--- Start Source material ---

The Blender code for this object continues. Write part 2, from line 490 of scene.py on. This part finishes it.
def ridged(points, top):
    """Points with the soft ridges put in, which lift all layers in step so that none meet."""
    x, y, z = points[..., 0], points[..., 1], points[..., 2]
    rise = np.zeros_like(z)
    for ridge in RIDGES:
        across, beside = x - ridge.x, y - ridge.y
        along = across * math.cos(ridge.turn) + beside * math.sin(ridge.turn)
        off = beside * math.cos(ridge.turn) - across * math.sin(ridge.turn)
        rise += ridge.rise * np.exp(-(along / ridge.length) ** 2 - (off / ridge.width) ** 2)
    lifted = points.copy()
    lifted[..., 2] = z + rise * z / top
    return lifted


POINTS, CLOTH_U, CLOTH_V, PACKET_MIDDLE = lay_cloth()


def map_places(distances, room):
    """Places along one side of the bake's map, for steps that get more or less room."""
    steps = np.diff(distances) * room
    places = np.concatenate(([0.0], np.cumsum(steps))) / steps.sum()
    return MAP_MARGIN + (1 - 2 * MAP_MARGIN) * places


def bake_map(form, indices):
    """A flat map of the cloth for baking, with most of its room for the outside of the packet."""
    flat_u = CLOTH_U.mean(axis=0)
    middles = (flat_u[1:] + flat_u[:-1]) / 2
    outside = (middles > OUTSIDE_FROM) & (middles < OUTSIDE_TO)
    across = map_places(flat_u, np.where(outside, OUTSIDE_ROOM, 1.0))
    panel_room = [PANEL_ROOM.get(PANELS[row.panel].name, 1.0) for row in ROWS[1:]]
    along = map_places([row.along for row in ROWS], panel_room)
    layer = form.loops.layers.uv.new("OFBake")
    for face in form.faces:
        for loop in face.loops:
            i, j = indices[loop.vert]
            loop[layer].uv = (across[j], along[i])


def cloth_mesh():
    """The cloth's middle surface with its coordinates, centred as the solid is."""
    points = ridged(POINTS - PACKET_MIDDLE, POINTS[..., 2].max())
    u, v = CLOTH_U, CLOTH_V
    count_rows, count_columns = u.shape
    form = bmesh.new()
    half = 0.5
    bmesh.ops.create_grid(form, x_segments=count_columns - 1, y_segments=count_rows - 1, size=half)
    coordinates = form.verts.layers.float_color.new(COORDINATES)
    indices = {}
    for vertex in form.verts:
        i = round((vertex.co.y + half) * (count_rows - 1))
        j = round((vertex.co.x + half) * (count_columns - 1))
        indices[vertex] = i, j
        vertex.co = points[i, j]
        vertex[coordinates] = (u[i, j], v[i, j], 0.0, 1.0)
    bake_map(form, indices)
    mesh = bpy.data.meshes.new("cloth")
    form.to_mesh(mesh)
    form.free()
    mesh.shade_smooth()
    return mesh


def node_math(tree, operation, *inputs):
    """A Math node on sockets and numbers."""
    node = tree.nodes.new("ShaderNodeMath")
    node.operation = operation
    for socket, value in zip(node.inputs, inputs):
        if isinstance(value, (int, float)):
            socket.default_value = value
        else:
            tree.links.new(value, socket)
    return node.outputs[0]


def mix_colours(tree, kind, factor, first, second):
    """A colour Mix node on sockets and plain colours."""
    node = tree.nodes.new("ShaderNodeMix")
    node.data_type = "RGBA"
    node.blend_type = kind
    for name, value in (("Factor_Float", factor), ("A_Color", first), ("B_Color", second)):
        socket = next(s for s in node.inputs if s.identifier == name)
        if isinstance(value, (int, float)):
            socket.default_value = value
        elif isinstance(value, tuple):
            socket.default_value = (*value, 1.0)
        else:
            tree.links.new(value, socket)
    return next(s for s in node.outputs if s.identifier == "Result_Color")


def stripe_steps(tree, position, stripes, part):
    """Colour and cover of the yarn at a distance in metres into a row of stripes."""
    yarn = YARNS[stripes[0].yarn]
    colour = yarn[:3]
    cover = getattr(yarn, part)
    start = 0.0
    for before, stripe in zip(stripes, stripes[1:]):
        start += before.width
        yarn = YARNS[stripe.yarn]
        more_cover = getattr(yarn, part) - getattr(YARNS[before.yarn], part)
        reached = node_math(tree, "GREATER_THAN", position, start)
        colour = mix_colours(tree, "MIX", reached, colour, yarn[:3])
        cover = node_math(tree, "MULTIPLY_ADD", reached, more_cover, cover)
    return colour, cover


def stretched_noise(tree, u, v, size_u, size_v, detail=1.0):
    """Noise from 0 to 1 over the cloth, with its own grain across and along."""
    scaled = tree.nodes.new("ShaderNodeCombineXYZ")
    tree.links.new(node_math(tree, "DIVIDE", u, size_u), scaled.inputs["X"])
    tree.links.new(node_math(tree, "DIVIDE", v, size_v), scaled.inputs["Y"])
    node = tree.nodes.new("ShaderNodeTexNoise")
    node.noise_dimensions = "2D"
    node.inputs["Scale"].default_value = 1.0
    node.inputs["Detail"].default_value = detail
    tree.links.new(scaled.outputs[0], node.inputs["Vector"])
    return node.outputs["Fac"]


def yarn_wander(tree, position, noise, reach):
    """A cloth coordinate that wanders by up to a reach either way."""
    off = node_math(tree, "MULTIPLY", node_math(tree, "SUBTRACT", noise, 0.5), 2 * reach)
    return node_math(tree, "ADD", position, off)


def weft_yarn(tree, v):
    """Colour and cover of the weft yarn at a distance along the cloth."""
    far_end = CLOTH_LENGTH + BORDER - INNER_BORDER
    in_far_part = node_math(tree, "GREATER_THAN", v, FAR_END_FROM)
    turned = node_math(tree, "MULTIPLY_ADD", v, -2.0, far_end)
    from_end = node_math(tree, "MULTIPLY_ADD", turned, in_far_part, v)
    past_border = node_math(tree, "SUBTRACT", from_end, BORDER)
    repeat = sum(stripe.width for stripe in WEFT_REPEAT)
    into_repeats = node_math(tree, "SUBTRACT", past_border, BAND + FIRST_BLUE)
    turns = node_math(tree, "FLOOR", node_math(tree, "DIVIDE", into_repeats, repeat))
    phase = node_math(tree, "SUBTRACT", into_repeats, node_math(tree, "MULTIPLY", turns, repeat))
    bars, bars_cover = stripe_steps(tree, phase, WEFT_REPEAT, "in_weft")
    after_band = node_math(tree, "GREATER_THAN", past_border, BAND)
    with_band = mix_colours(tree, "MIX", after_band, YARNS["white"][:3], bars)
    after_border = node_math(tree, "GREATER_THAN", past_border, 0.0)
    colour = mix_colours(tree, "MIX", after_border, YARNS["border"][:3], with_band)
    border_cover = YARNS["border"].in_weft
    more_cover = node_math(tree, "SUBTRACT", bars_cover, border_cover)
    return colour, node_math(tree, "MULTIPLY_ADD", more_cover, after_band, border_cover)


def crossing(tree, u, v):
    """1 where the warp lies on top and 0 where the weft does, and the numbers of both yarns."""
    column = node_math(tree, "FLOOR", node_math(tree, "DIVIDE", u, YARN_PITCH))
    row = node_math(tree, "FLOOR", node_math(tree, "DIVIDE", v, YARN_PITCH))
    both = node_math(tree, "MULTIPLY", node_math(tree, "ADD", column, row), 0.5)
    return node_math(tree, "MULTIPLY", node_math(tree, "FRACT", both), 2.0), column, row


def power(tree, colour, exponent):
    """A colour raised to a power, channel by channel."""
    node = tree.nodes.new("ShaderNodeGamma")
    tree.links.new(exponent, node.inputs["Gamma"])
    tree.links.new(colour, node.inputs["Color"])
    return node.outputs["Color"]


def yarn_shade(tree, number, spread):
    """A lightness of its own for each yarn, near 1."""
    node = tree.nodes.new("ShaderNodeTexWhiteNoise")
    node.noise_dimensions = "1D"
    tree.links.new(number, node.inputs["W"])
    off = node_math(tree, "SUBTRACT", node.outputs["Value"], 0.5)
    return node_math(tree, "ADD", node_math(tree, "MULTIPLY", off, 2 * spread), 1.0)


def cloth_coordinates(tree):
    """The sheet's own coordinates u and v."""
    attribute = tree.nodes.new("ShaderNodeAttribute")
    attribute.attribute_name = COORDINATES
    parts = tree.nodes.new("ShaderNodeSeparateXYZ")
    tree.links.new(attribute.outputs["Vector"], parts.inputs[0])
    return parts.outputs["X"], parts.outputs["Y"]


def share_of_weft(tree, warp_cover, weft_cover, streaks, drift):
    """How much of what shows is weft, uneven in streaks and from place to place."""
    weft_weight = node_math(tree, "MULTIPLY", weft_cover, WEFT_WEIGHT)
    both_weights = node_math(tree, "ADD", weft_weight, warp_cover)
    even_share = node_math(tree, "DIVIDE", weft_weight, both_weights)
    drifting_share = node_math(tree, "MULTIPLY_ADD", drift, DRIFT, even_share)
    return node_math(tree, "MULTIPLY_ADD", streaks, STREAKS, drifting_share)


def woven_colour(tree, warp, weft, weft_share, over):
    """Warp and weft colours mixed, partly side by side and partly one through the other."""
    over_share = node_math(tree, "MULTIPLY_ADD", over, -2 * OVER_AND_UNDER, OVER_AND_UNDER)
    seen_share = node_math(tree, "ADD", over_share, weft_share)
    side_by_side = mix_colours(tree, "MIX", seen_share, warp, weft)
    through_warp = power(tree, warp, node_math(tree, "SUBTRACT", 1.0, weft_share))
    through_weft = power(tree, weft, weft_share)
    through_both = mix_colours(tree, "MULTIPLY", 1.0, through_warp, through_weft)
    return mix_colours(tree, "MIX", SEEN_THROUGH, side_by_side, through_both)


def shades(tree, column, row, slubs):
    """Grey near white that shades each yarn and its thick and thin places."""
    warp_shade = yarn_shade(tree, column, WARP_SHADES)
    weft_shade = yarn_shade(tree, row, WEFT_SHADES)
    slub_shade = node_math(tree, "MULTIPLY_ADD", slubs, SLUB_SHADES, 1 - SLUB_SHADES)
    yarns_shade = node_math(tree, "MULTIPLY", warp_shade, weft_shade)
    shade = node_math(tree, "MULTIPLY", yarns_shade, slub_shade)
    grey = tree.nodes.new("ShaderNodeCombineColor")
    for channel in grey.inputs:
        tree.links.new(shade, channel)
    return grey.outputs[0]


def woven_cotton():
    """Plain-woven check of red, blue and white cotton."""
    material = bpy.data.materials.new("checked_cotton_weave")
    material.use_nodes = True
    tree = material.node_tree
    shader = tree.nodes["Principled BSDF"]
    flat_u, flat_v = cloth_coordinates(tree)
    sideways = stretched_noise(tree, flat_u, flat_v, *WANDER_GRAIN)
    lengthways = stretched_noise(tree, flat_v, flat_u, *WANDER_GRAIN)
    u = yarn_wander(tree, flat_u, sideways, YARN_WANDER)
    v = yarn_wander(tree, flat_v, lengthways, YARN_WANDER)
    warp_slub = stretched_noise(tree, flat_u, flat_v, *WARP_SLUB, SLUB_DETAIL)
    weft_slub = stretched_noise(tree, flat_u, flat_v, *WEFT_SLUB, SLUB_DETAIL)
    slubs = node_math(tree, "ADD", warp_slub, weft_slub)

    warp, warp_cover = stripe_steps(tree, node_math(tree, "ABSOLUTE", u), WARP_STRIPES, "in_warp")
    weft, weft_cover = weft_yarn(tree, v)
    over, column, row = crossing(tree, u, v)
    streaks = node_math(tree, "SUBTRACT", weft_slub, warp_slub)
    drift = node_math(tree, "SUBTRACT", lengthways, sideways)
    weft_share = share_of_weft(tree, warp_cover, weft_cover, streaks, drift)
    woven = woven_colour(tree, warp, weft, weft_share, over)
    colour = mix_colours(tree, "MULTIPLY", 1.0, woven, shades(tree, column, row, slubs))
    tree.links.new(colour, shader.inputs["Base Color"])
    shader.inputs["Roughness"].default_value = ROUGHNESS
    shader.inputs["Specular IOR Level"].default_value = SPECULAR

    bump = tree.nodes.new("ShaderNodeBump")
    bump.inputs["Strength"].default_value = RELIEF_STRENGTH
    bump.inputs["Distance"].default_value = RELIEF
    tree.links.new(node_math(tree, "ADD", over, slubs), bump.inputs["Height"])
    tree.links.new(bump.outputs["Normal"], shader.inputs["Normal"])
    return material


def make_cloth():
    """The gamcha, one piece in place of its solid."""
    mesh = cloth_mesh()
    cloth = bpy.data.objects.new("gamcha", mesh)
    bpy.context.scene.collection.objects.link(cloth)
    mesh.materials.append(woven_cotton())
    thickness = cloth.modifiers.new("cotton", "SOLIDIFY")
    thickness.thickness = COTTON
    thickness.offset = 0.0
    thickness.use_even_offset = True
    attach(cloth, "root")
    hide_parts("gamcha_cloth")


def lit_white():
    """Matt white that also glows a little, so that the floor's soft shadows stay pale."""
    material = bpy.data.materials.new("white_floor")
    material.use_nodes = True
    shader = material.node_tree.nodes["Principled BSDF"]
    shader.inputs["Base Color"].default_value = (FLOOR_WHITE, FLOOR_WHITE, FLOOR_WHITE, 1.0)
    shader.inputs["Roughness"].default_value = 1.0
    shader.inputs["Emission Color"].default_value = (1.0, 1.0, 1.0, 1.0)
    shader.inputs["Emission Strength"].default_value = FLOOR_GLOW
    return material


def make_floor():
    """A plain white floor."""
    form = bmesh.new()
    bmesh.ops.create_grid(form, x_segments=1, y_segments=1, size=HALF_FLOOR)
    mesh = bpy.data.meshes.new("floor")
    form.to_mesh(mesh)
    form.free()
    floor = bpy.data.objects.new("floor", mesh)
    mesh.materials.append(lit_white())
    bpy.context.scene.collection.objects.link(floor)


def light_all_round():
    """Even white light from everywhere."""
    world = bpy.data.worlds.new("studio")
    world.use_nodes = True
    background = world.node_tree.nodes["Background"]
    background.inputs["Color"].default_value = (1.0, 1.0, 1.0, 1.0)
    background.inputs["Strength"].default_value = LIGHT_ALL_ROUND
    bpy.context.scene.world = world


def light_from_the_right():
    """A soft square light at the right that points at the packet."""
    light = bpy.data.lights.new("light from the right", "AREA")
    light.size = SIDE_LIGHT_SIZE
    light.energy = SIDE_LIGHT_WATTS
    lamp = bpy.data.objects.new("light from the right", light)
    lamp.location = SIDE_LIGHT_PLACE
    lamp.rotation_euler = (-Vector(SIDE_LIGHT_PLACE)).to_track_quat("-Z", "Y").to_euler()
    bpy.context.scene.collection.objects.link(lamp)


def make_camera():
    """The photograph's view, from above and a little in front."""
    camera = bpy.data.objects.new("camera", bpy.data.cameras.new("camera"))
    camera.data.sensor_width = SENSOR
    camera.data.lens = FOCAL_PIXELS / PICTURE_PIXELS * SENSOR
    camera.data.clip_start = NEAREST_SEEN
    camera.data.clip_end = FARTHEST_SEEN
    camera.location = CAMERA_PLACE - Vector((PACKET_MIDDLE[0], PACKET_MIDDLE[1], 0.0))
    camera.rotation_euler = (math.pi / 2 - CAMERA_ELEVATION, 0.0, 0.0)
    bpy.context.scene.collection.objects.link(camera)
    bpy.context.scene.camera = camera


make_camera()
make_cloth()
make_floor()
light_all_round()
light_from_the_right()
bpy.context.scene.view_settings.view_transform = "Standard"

--- End Source material ---

**Exercise objective**
Repeat, exactly and only, the lines from the beginning of the material through the line that contains "return lifted".

**Problem solution**
The Blender code for this object continues. Write part 2, from line 490 of scene.py on. This part finishes it.
def ridged(points, top):
    """Points with the soft ridges put in, which lift all layers in step so that none meet."""
    x, y, z = points[..., 0], points[..., 1], points[..., 2]
    rise = np.zeros_like(z)
    for ridge in RIDGES:
        across, beside = x - ridge.x, y - ridge.y
        along = across * math.cos(ridge.turn) + beside * math.sin(ridge.turn)
        off = beside * math.cos(ridge.turn) - across * math.sin(ridge.turn)
        rise += ridge.rise * np.exp(-(along / ridge.length) ** 2 - (off / ridge.width) ** 2)
    lifted = points.copy()
    lifted[..., 2] = z + rise * z / top
    return lifted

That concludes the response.